Fed officials have swerved sharply from their previous approach to digital currencies, embracing a full-scale study on whether one might be suitable for the U.S. Powell said about 80% of central banks around the world are exploring the idea.
“There are a number of ways that a CBDC might improve the payments system, and it is mainly this area that motivates our interest,” Powell said.
The central bank announced in August that it was expanding experimentation with technologies related to digital currencies. In addition, the Boston Fed is working with researchers at the Massachusetts Institute of Technology to build a hypothetical digital currency oriented for central bank use. Many of the policy questions are unresolved, but those efforts are indicative of how seriously the Fed now regards the project.

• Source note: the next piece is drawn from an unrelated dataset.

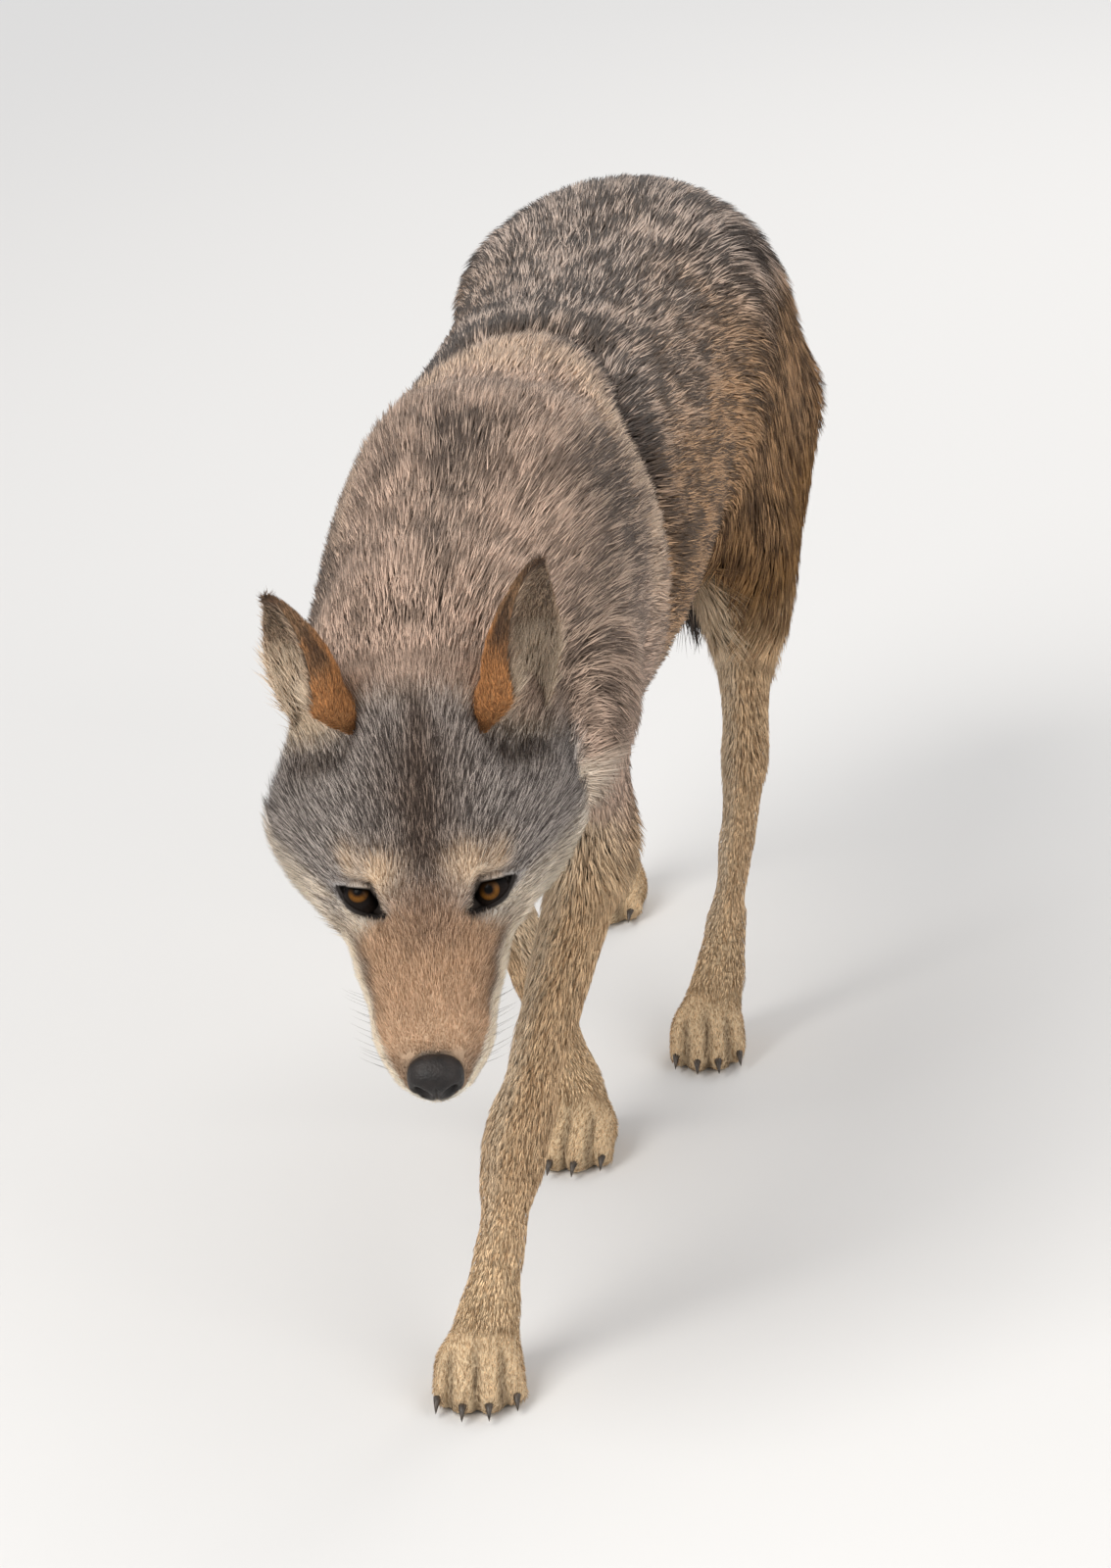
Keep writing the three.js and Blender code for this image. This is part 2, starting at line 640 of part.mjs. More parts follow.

U.S. central bankers were slow to warm to the idea of a digital currency, but their interest picked up after Facebook proposed its own unit of exchange for its users. Digital money could change the way monetary policy works in the economy, as well as speed up a payment system that remains slow and taxing for consumers and behind many other nations.
Central banks from Sweden to Canada and China are studying whether their money should have a digital counterpart. Sweden began an e-krona project in 2017 and has issued two reports on the topic. The Bank of Canada has launched a formal research project that has partnered with other monetary authorities. The Bank of Japan said earlier this month that it aims to start early phase experiments next year.
So, we will see. Certainly, neither the ag sector nor the banking sector is the same as it was a few decades ago, and not only are pressures from new threats growing but new approaches to consumers and the sector are changing quickly as well. These are developments producers should watch closely as they emerge, Washington Insider believes.